Nomi discovers two things about Trudie that shake her ideas: the first is that Trudie has doubts about the Mennonite faith and sees the way it hurts her children, particularly Tash. The other is that Trudie has an affair with Mr. Quiring, Nomi’s English teacher; the affair likely began around the time Mr. Quiring took an interest in Tash’s poor fit in the community. When Trudie breaks off the affair and tries to return to Ray, she is blackmailed by Mr. Quiring, and she ultimately faces her excommunication from the church rather than continue the relationship. Her whereabouts are unknown to Nomi, though she chooses to believe that she is happy somewhere abroad, even though she didn’t take her passport.

Tash Nickel

Tash is a typical rebellious teenager and a role model to the younger Nomi. She, too, is gone throughout the novel’s plot, but her disappearance is clearer: she left with Ian, a local boy who has rebelled against the church, and she has embraced atheism rather than continue in the Mennonite faith. She leaves with the full blessing of Trudie and at least the understanding of Ray, though the younger Nomi sees this as a betrayal of the promise of their family being together for all eternity. As the novel progresses and Nomi moves into adolescence, she begins to look at Tash as a role model. Though her memories of Tash are more likely to be mocking or offhand thoughts than true inspiration, Nomi finds comfort in them anyway.
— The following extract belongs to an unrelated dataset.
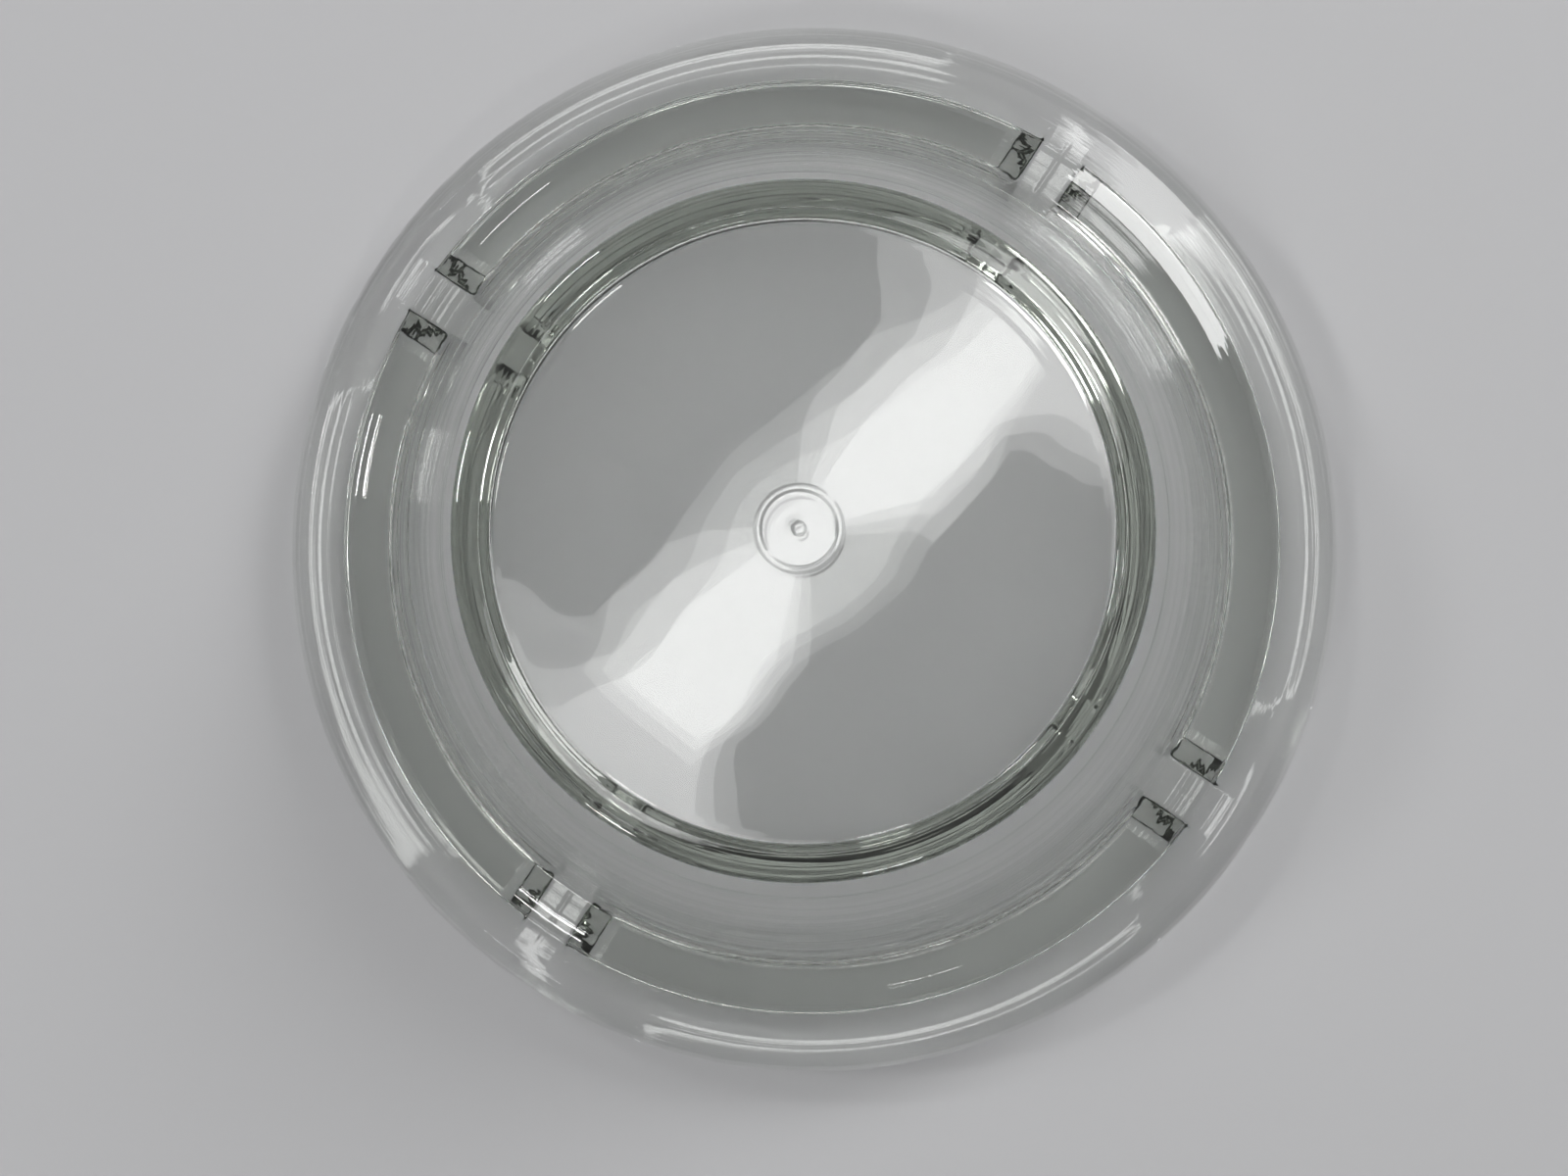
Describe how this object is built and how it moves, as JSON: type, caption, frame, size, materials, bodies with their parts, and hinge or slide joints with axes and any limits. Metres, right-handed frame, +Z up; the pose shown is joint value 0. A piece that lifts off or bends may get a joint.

Hans “The Mouth” Rosenfeldt

Hans is the uncle of Nomi Nickel and the leader of the Mennonite church; he has been dubbed “The Mouth” or “The Mouth of Darkness” by Nomi and Tash, who see him as a stern, imposing figure that they can’t help mocking. Underneath that, there is clearly deep hurt in Hans, which Nomi attributes to his time away from East Village and the likelihood that he had his heart broken or could not fit in in the wider world. She views him as a tragic figure, but that doesn’t change her view of him as a powerful antagonist in her life who is willing to punish others unjustly using the church’s power and excommunication.